ENRIGHT: No I don't believe for a moment it's an argument. The government of Fiji claims that the measures are needed to ensure the development viability and sustainability of industries that are essential to the economy. But to be honest the best way to achieve these goals is by respecting the fundamental human rights and the dignity of those whose labour underpins these enterprises. And let's be clear, this attack on the supposed essential national industries is just the latest in a series of attack on the fundamental human rights of working people in Fiji. Back in May the government essentially took away from all public sector employees their rights to basic employment protection's and conditions, which would otherwise apply in Fijian law. And it is one of these concerted legal assaults, assaults taking place by decree we're also seeing, and Amnesty's also very deeply concerned by increasing reports of harassment, intimidation of trade unionists using regulations that are fundamentally inimical to fundamental human rights.

COUTTS: Well enterprise bargaining isn't new, so is it enterprise bargaining per se you're against or just this specific decree in Fiji?

ENRIGHT: The International Labour Organisation's core convention number 87 and 98 to which Fiji has signed up is very clear, workers have the right to form and join trade unions, they have the right to organise, they have the right to bargain collectively and they have the right to strike. These fundamental human rights that are being undermined by these regulations, and indeed more fundamentally undermined by a climate on intimidation and fear that's being pursued by the authorities in Fiji.

COUTTS: What do you know about that, the alleged intimidation, the fear tactics?

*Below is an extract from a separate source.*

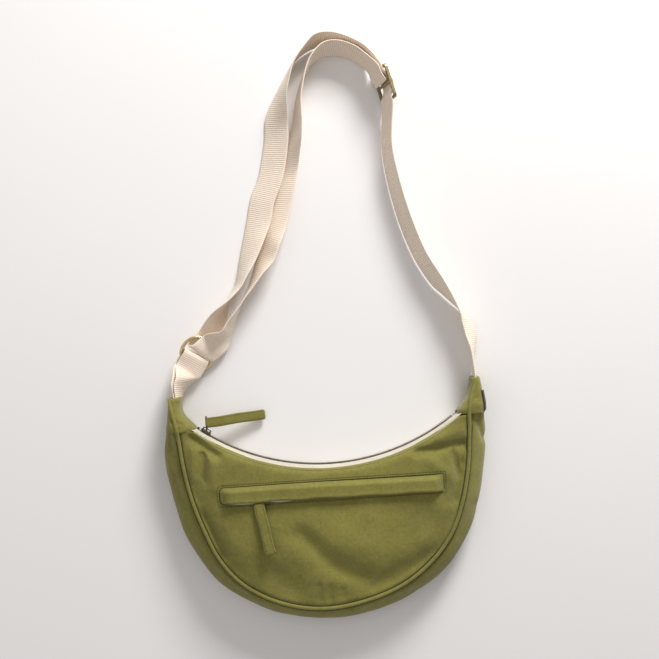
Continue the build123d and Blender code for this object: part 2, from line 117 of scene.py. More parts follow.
GUSSET_FOLDS = [
    (-161, -106, -155, -130, 3.2, 3.6), (-165, -118, -161, -142, 3.0, -1.6),
    (-158, -150, -148, -178, 4.0, 2.8),
    (159, -106, 167, -128, 3.2, 3.8), (-124, -246, -92, -274, 4.0, 2.2), (132, -226, 152, -196, 4.0, 1.8),
    (-60, -288, -10, -297, 4.0, 1.6), (30, -296, 84, -280, 4.0, 1.6),
]

# Strap stations: lower edge x, y, upper edge x, y and, where given, the height it starts at.
WEB_WIDTH = 30.0
SINGLE = [
    (160.5, -78, 160.5, -78, 1.8), (161, -60, 160.5, -60, 1.8), (163, -48, 159.5, -47.5),
    (166.5, -34, 157.5, -32), (168, -19, 153.7, -19), (164, -5, 150.5, -4), (155, 6, 149, 5),
    (143.5, 17, 146, 15), (134.5, 26, 140, 29), (123, 38, 133, 43.5), (108.5, 63.3, 119, 69),
    (97.1, 93.6, 108.5, 98), (89.2, 123.5, 100.5, 126.5), (83.4, 155.4, 94, 157),
    (80.9, 181.2, 90.6, 182), (82, 205, 91.8, 206),
]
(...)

ENRIGHT: We're receiving an increasing number of reports, not only from trade unionists, but also from critics and activists in Fiji of instances of intimidation. Indeed back in February of this year we issued a public statement and an urgent action to our supporters complaining about severe beatings amounting to torture of government critics, and reporting on the beatings of several trade unionists and politicians at that time, this is back in February. Since then we've received further reports of efforts to undermine and to silence critics of the government, including trade unionists. So it looks as if the climate is becoming more oppressive. Let's be clear here and the ILO is clear, this is why it's undertaking a mission to Fiji, trade unionists should not need permits or permissions to meet their members. Our understanding is that the latest two arrests, including the President of the Fiji Trade Union Congress and a staff member of the hotels and tourism union, were arrested on the 3rd of August, and subsequently charged on the 4th of August under the Public Emergency Regulations, for effectively holding a bargaining discussion with members in their own union. That's a clear breach of Fiji's international obligations. And independent trade unions are sorely needed in Fiji, they're needed now perhaps more than ever before. Let's be clear, Fiji is failing in its duty to deliver decent work to its people. Forty per cent of Fijians are reported to live below the poverty line at one dollar 25 a day, and of those who are living below the poverty line, more than half are in full-time employment, and that says something about wages and that says something about conditions in Fiji.

COUTTS: Your delegation, the ILO delegation in Fiji, who are they set to meet, what are they intending to do?

ENRIGHT: Well I'm not familiar with the details of the International Labour Organisation's delegation, which was only announced yesterday. My understanding is it it's going to be a high-level delegation and as is normal with the ILO I imagine they would be keen to meet with trade unionists, meet with employers, of course hoping to meet with the government in order to try to seek a way forward for Fiji which fully respects the fundamental human rights that are at stake here. This is not an issue about how you structure collective bargaining in a country, this is actually about taking away the most basic rights that workers have, it's a breathtaking abuse of fundamental human rights that's underway. Employers effectively will be able to impose collective bargaining terms if they refuse to agree collective agreements with their employees under Article 6 of the new measures, all union registrations in designated industries are effectively cancelled forthwith. The leaders of registered unions, including the office bearers, the officers, the representatives and executives must be employed by the employer. In the individual enterprise that would effectively prevent industry wide unions. Under Article 10 a union must first apply to the Prime Minister to seek to be elected or to be re-elected as a representative. And that amounts almost to prior authorisation by the government. And the list goes on, to the extent to which fundamental rights, including the rights contained in the ILO convention that Fiji has signed up to, are undermined or are negated by these measures is really quite, quite extraordinary.

COUTTS: And what would Amnesty be calling on Fiji, the interim government to do?

ENRIGHT: Well what we're calling on the interim government to do is five things; first to immediately stop the arbitrary detention, torture and other ill treatment of critics and activists, including of trade unionists, secondly to immediately suspend the Public Emergency Regulations that have been used in this instance to charge the two trade unionists charged within the past week, to end censorship of the media, to ensure that freedom of expression and peaceful assembly are respected, and finally in regards specifically to the new decree, to repeal this and other anti-union legislation and to fully respect the fundamental human rights contained in the ILO conventions that Fiji has signed up to, which guarantee the right to form and join trade unions, the right to collectively bargain and the right to strike.